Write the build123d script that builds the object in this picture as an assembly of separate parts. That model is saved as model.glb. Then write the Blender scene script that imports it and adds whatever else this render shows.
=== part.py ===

--

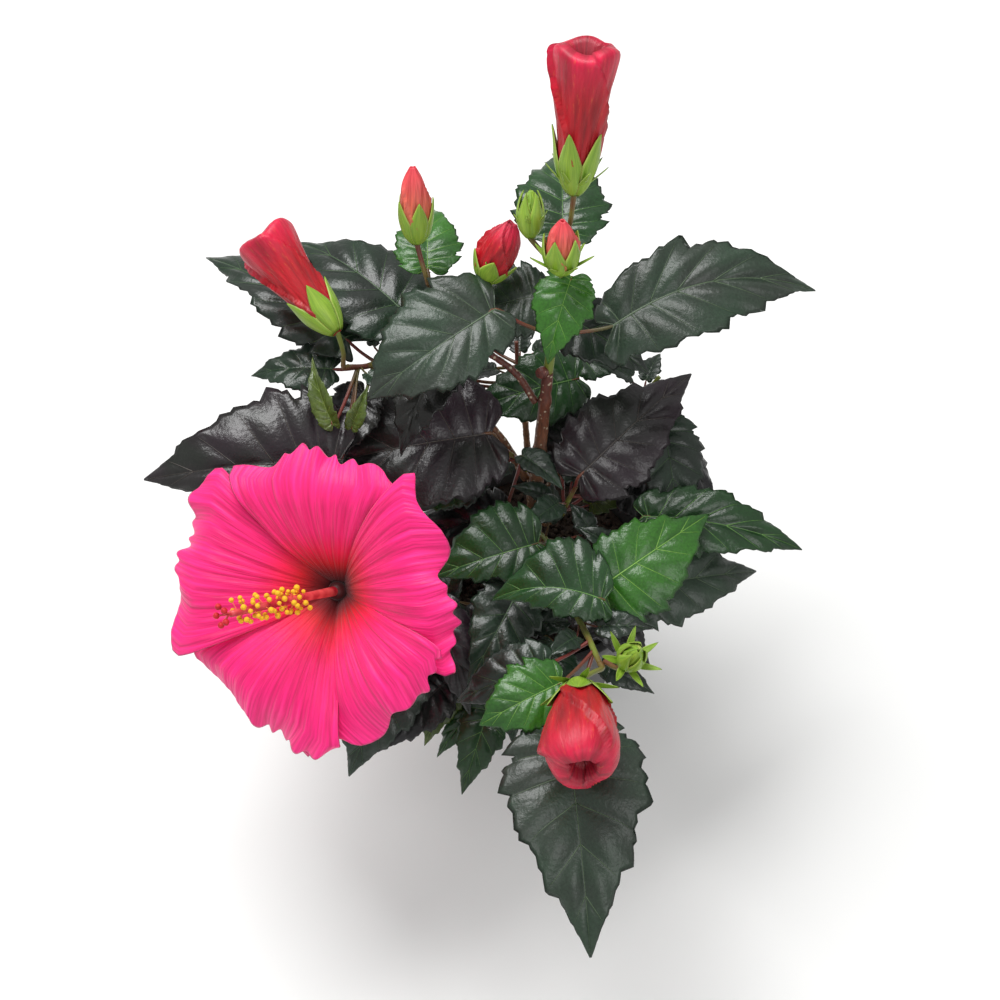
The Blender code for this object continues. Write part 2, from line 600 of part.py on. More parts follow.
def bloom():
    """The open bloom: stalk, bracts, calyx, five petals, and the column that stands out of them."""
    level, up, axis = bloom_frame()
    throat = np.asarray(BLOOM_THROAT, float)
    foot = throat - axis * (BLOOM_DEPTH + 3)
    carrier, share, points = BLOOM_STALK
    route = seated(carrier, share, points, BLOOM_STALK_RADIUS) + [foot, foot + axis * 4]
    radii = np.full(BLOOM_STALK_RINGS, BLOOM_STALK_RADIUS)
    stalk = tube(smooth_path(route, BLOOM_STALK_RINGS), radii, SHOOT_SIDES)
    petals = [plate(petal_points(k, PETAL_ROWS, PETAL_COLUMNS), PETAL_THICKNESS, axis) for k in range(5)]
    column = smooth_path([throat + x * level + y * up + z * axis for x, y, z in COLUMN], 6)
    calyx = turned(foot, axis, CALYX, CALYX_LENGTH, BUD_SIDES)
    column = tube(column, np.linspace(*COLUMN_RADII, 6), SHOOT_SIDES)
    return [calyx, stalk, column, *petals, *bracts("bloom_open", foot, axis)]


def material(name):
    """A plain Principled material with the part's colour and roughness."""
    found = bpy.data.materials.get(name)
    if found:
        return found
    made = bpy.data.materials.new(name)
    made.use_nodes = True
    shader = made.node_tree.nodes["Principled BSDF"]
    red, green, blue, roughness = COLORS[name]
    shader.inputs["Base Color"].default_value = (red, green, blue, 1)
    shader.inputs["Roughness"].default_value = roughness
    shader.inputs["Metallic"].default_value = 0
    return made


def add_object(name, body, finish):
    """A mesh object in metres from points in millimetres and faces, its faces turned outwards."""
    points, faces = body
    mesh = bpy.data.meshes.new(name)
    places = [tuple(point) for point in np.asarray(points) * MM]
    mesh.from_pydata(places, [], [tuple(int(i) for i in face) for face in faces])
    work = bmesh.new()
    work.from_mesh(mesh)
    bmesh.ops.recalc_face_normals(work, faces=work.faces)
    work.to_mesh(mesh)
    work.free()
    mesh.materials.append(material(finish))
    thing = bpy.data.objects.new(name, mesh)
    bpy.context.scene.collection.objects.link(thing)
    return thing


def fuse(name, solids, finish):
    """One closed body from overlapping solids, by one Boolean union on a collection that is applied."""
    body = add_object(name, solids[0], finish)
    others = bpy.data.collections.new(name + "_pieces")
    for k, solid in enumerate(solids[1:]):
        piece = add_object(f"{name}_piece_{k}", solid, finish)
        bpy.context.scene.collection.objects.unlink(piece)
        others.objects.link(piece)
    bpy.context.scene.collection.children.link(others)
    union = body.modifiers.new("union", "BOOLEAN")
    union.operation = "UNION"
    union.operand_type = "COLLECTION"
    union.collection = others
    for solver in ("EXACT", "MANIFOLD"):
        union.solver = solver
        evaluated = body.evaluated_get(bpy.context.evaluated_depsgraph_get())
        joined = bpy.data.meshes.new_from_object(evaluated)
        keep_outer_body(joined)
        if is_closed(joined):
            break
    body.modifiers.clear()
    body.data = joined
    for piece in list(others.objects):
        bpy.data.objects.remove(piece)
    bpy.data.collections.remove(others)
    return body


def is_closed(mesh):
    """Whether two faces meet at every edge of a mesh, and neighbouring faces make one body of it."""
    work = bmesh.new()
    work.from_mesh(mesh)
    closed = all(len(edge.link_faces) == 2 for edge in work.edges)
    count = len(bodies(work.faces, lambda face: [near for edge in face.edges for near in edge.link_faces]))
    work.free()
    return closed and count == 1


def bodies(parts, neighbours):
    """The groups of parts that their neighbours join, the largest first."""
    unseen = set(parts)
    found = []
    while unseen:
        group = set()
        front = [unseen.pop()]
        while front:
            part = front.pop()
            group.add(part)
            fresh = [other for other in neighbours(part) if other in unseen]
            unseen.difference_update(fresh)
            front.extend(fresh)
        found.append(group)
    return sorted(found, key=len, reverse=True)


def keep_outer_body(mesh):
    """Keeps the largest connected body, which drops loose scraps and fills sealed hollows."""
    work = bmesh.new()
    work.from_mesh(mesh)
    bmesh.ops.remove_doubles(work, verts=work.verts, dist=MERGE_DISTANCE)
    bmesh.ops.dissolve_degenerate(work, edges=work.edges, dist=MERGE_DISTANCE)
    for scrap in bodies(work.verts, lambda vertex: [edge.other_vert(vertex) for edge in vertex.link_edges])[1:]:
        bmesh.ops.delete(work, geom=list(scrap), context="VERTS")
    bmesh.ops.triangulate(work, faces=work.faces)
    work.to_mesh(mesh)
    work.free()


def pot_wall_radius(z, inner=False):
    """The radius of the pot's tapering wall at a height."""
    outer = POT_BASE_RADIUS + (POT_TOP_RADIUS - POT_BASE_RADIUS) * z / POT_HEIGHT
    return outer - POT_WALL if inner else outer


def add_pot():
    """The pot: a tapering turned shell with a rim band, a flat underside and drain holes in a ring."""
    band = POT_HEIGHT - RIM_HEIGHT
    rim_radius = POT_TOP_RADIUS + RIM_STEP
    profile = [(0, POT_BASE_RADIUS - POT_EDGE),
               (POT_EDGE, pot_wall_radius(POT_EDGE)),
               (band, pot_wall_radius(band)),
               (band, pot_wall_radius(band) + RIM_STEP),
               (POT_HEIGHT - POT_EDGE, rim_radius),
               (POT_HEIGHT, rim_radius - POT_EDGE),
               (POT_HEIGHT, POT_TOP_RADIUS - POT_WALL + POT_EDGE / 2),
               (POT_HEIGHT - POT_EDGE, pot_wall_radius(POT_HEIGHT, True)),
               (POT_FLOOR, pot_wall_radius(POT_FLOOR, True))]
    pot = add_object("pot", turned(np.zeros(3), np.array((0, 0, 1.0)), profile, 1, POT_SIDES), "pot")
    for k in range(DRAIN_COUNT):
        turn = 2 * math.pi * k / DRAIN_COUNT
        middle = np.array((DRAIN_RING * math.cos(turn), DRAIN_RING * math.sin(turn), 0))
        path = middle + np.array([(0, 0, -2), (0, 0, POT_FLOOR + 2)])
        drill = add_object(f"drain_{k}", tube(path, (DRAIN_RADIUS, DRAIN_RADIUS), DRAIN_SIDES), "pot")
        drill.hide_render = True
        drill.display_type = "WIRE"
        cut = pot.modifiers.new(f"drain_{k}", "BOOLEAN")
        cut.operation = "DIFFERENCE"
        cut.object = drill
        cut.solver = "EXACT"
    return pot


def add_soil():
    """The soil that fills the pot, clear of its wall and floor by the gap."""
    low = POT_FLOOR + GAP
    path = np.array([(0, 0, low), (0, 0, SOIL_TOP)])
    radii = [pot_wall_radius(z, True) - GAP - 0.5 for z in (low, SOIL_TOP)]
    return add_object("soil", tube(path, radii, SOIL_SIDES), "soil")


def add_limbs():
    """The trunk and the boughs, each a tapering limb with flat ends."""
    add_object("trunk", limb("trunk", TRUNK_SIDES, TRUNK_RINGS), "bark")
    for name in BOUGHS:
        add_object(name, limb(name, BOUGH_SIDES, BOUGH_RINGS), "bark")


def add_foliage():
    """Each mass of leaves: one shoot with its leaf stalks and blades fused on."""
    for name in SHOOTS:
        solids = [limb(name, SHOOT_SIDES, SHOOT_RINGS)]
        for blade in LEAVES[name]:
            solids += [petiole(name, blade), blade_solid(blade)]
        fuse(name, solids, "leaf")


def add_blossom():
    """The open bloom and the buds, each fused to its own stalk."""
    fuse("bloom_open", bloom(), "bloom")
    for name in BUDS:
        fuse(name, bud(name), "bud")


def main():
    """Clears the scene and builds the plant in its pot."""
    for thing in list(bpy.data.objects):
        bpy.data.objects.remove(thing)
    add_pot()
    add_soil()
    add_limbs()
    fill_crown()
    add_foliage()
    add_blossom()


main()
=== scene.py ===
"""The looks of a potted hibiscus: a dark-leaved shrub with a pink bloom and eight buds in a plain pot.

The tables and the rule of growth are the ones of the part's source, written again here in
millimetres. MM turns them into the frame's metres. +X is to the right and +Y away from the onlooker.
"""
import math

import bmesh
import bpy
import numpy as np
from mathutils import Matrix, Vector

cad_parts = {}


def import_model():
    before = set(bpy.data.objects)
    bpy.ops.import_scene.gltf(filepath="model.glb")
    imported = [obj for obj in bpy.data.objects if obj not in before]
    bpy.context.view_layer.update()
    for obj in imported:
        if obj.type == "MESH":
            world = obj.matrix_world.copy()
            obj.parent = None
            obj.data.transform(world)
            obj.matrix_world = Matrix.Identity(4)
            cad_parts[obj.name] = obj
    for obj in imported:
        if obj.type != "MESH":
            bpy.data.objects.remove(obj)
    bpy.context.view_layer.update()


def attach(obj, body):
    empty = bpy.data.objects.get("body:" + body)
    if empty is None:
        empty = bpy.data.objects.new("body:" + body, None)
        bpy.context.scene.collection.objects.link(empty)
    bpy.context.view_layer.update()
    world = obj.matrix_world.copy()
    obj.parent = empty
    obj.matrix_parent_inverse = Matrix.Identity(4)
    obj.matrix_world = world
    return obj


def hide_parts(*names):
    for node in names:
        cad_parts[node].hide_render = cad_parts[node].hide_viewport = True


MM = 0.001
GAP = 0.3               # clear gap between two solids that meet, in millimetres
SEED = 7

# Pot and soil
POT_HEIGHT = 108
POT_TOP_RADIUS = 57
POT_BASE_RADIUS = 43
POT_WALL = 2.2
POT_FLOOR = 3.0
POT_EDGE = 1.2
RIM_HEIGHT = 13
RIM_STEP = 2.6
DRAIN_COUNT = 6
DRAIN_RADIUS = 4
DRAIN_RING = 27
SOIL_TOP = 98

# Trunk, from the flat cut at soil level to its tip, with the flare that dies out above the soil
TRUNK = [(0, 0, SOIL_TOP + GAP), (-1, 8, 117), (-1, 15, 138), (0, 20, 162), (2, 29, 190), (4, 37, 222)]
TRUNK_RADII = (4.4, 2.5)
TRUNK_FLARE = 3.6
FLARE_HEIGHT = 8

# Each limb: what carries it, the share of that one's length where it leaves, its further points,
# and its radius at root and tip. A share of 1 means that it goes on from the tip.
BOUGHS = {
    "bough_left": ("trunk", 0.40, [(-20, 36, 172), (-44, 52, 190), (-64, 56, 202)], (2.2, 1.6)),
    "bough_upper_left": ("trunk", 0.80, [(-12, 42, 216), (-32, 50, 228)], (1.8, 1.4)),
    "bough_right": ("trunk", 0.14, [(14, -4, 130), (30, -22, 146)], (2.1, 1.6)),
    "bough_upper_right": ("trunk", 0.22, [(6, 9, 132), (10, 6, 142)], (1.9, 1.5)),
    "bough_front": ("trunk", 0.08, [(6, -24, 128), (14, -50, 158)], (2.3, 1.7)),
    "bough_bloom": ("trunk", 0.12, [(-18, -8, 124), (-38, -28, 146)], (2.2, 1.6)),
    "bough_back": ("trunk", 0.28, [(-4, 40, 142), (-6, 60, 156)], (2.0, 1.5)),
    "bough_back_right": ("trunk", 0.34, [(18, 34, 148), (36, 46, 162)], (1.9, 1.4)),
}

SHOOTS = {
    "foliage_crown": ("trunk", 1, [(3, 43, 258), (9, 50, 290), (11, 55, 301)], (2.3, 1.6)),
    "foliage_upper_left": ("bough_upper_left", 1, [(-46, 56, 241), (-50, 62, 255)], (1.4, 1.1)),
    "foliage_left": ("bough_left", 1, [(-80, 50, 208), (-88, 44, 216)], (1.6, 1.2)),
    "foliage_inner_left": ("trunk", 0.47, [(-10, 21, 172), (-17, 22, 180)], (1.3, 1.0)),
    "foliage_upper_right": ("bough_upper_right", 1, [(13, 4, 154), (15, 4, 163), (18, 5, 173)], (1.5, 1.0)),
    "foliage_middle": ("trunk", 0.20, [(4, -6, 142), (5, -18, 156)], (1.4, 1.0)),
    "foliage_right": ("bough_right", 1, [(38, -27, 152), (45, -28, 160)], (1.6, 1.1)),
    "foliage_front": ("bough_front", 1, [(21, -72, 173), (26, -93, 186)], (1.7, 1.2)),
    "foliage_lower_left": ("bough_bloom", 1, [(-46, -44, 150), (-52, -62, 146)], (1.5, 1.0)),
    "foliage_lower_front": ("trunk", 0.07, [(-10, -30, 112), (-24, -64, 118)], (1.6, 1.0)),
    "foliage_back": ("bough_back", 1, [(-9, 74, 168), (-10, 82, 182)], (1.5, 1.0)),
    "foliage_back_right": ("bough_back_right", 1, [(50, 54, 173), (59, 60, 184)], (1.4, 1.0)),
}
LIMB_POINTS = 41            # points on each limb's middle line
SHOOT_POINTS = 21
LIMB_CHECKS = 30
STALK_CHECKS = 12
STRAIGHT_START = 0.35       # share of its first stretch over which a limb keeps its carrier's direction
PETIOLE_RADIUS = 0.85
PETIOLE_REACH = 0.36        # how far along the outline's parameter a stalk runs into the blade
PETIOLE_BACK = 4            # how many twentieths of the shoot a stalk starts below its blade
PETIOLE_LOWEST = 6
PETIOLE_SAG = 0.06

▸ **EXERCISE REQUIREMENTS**
Work out how many lines above have the string "None" in them, and give only the number.

▸ **ANSWER**
3